SHORT TASK: Each line should be copied exactly.
-- start COLLECTED MATERIAL --
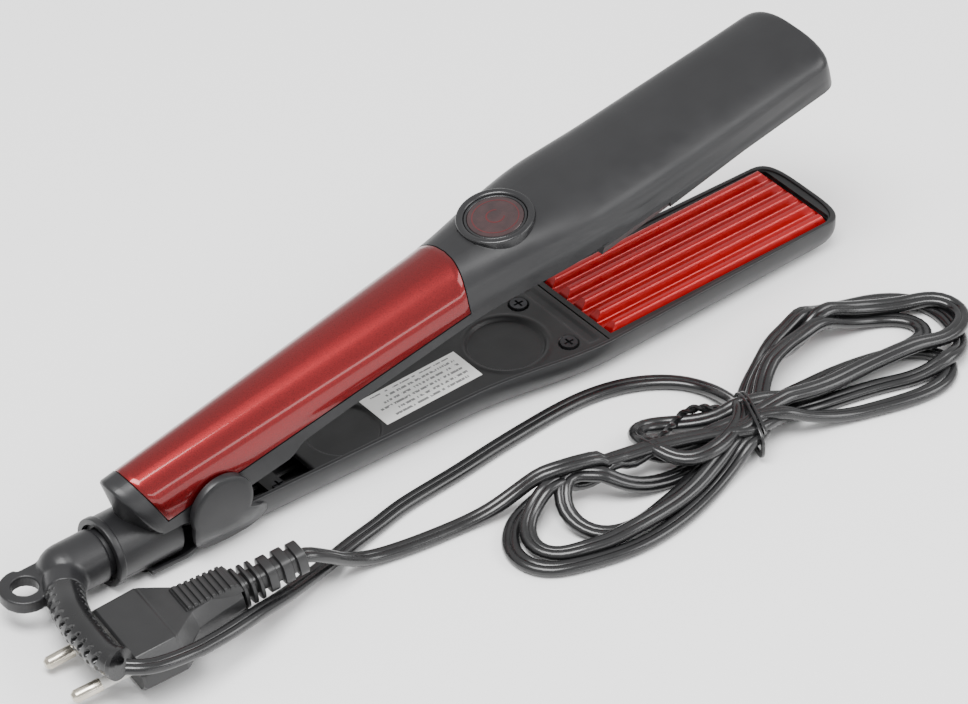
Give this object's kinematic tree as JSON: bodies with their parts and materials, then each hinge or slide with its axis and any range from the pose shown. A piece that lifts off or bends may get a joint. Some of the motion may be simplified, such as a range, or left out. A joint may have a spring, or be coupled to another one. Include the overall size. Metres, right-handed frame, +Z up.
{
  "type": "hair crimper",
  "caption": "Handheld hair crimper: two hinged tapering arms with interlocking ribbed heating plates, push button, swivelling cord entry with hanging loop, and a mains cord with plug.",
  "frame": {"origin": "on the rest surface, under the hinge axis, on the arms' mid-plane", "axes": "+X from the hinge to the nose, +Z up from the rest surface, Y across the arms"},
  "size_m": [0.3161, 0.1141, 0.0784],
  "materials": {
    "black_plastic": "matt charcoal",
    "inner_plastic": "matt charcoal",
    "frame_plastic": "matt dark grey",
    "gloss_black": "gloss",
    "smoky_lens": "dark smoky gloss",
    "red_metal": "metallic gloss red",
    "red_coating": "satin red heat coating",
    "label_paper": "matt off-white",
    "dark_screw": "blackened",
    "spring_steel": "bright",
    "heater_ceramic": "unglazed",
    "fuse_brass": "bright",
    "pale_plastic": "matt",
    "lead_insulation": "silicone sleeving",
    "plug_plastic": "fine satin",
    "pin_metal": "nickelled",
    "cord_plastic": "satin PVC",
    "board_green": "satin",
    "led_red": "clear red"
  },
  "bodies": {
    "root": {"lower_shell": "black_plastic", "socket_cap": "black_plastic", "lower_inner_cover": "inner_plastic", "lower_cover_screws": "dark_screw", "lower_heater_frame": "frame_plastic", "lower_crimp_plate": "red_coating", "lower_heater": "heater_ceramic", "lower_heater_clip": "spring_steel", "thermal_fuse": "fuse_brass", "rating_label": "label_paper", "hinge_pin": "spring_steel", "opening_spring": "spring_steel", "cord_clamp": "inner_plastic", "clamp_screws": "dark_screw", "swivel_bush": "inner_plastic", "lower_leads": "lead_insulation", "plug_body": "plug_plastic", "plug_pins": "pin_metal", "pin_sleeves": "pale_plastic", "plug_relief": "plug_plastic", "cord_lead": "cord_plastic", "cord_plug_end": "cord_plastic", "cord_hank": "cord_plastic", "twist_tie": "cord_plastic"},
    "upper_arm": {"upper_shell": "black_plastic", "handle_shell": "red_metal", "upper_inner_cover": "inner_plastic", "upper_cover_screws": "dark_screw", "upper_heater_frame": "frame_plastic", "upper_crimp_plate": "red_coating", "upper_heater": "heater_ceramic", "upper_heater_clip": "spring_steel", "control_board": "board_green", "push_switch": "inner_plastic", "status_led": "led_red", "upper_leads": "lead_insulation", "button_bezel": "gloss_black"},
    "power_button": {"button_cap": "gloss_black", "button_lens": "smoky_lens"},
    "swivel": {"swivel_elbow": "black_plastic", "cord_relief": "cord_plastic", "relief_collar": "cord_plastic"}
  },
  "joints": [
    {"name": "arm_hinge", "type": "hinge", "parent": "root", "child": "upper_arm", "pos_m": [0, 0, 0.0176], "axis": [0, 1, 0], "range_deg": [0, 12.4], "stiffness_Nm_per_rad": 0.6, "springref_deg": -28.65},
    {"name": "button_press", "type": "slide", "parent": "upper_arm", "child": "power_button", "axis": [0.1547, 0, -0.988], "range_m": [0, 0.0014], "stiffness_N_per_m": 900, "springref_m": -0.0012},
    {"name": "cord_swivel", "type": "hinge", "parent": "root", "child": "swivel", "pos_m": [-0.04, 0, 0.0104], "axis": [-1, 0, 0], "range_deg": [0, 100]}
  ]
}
-- end COLLECTED MATERIAL --
THE COMPLETED TASK:
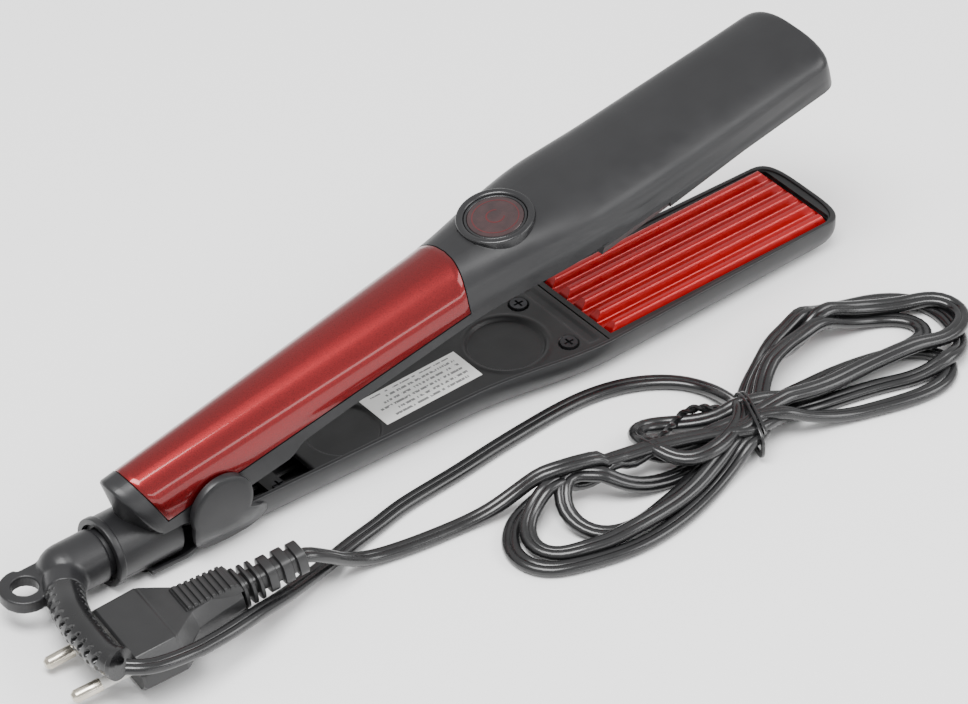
Give this object's kinematic tree as JSON: bodies with their parts and materials, then each hinge or slide with its axis and any range from the pose shown. A piece that lifts off or bends may get a joint. Some of the motion may be simplified, such as a range, or left out. A joint may have a spring, or be coupled to another one. Include the overall size. Metres, right-handed frame, +Z up.
{
  "type": "hair crimper",
  "caption": "Handheld hair crimper: two hinged tapering arms with interlocking ribbed heating plates, push button, swivelling cord entry with hanging loop, and a mains cord with plug.",
  "frame": {"origin": "on the rest surface, under the hinge axis, on the arms' mid-plane", "axes": "+X from the hinge to the nose, +Z up from the rest surface, Y across the arms"},
  "size_m": [0.3161, 0.1141, 0.0784],
  "materials": {
    "black_plastic": "matt charcoal",
    "inner_plastic": "matt charcoal",
    "frame_plastic": "matt dark grey",
    "gloss_black": "gloss",
    "smoky_lens": "dark smoky gloss",
    "red_metal": "metallic gloss red",
    "red_coating": "satin red heat coating",
    "label_paper": "matt off-white",
    "dark_screw": "blackened",
    "spring_steel": "bright",
    "heater_ceramic": "unglazed",
    "fuse_brass": "bright",
    "pale_plastic": "matt",
    "lead_insulation": "silicone sleeving",
    "plug_plastic": "fine satin",
    "pin_metal": "nickelled",
    "cord_plastic": "satin PVC",
    "board_green": "satin",
    "led_red": "clear red"
  },
  "bodies": {
    "root": {"lower_shell": "black_plastic", "socket_cap": "black_plastic", "lower_inner_cover": "inner_plastic", "lower_cover_screws": "dark_screw", "lower_heater_frame": "frame_plastic", "lower_crimp_plate": "red_coating", "lower_heater": "heater_ceramic", "lower_heater_clip": "spring_steel", "thermal_fuse": "fuse_brass", "rating_label": "label_paper", "hinge_pin": "spring_steel", "opening_spring": "spring_steel", "cord_clamp": "inner_plastic", "clamp_screws": "dark_screw", "swivel_bush": "inner_plastic", "lower_leads": "lead_insulation", "plug_body": "plug_plastic", "plug_pins": "pin_metal", "pin_sleeves": "pale_plastic", "plug_relief": "plug_plastic", "cord_lead": "cord_plastic", "cord_plug_end": "cord_plastic", "cord_hank": "cord_plastic", "twist_tie": "cord_plastic"},
    "upper_arm": {"upper_shell": "black_plastic", "handle_shell": "red_metal", "upper_inner_cover": "inner_plastic", "upper_cover_screws": "dark_screw", "upper_heater_frame": "frame_plastic", "upper_crimp_plate": "red_coating", "upper_heater": "heater_ceramic", "upper_heater_clip": "spring_steel", "control_board": "board_green", "push_switch": "inner_plastic", "status_led": "led_red", "upper_leads": "lead_insulation", "button_bezel": "gloss_black"},
    "power_button": {"button_cap": "gloss_black", "button_lens": "smoky_lens"},
    "swivel": {"swivel_elbow": "black_plastic", "cord_relief": "cord_plastic", "relief_collar": "cord_plastic"}
  },
  "joints": [
    {"name": "arm_hinge", "type": "hinge", "parent": "root", "child": "upper_arm", "pos_m": [0, 0, 0.0176], "axis": [0, 1, 0], "range_deg": [0, 12.4], "stiffness_Nm_per_rad": 0.6, "springref_deg": -28.65},
    {"name": "button_press", "type": "slide", "parent": "upper_arm", "child": "power_button", "axis": [0.1547, 0, -0.988], "range_m": [0, 0.0014], "stiffness_N_per_m": 900, "springref_m": -0.0012},
    {"name": "cord_swivel", "type": "hinge", "parent": "root", "child": "swivel", "pos_m": [-0.04, 0, 0.0104], "axis": [-1, 0, 0], "range_deg": [0, 100]}
  ]
}